**GIVEN EXERCISE:** Using the listing below, copy every line that mentions "materials".

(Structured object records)
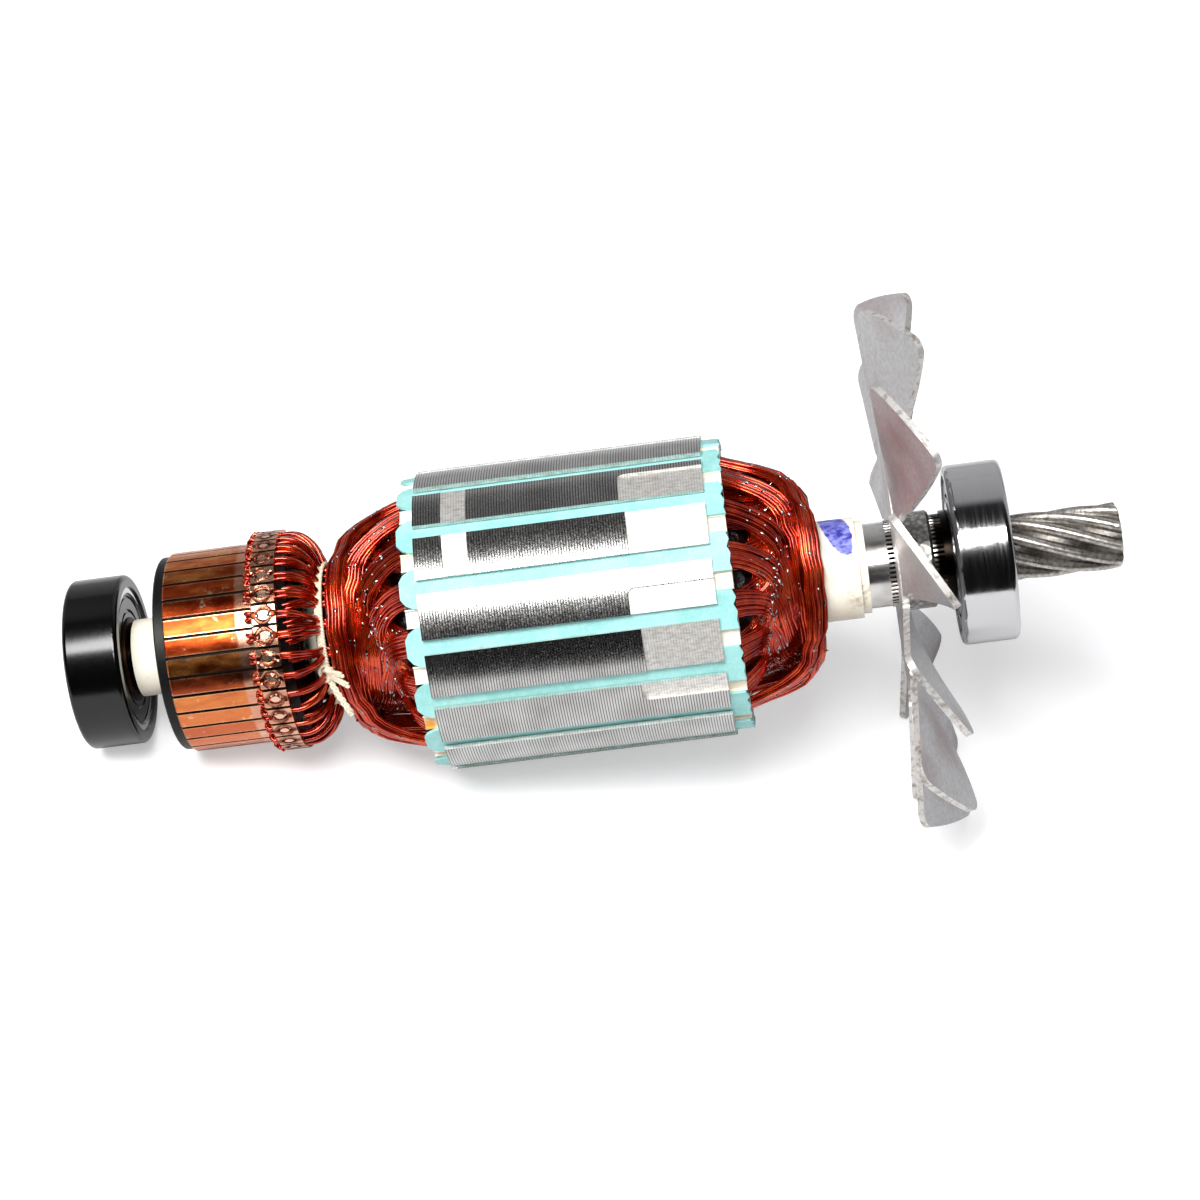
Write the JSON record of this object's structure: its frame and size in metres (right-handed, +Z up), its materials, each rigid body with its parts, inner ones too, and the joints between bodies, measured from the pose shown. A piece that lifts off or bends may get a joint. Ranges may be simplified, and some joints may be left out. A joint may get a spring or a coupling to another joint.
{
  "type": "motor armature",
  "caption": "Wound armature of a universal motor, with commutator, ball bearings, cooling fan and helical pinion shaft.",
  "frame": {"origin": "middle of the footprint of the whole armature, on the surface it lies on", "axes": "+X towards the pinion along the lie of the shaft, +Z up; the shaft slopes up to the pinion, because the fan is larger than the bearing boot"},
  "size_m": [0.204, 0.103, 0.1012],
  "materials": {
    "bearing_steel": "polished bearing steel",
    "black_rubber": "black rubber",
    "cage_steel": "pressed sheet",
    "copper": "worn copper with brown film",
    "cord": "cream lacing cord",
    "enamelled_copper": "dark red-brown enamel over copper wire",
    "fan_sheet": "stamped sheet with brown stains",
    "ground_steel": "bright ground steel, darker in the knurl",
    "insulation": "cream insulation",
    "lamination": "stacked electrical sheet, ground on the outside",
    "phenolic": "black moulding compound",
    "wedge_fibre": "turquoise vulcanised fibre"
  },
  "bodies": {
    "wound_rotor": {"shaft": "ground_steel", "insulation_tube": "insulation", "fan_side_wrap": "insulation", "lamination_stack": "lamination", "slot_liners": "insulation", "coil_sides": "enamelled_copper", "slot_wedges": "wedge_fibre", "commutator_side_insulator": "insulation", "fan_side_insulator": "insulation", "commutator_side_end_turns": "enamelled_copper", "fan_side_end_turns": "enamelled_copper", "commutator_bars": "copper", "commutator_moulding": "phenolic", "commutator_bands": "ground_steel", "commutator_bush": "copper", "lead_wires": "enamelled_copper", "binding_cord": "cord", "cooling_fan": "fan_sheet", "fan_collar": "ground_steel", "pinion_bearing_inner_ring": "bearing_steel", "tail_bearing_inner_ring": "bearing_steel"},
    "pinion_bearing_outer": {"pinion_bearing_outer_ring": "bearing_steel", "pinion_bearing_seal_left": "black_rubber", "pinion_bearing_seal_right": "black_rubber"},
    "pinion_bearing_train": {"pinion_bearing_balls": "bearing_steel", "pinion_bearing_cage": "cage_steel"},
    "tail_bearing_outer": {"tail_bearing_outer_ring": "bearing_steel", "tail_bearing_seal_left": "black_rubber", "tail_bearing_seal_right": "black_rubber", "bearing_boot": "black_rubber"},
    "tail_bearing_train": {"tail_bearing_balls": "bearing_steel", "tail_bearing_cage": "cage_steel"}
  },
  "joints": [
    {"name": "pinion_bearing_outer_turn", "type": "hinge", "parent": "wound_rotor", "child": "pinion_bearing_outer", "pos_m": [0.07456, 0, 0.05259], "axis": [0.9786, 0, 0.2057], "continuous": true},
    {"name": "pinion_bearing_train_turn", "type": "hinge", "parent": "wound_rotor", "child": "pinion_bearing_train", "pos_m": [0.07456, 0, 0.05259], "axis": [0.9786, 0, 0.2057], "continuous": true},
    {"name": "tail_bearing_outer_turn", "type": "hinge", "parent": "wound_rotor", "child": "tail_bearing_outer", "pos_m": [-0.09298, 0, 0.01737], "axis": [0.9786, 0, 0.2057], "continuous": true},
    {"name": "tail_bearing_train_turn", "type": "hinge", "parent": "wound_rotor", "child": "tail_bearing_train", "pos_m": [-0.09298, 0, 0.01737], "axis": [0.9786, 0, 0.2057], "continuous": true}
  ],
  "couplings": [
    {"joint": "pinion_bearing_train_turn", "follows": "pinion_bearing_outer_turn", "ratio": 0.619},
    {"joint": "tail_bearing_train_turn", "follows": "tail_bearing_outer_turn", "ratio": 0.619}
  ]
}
---
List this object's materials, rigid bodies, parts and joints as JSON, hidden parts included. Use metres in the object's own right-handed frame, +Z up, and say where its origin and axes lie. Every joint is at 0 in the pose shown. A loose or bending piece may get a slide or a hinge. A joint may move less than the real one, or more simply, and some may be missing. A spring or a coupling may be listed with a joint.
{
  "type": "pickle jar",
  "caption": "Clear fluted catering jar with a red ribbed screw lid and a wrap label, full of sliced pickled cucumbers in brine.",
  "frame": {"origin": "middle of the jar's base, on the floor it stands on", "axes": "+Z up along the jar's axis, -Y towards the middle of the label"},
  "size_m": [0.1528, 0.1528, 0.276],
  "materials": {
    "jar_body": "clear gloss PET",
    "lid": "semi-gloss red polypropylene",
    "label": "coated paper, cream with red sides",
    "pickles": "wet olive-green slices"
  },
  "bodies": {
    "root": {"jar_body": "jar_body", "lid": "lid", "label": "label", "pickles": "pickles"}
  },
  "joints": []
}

**ANSWER FOR THIS EXERCISE:**
Write the JSON record of this object's structure: its frame and size in metres (right-handed, +Z up), its materials, each rigid body with its parts, inner ones too, and the joints between bodies, measured from the pose shown. A piece that lifts off or bends may get a joint. Ranges may be simplified, and some joints may be left out. A joint may get a spring or a coupling to another joint.
  "materials": {
List this object's materials, rigid bodies, parts and joints as JSON, hidden parts included. Use metres in the object's own right-handed frame, +Z up, and say where its origin and axes lie. Every joint is at 0 in the pose shown. A loose or bending piece may get a slide or a hinge. A joint may move less than the real one, or more simply, and some may be missing. A spring or a coupling may be listed with a joint.
  "materials": {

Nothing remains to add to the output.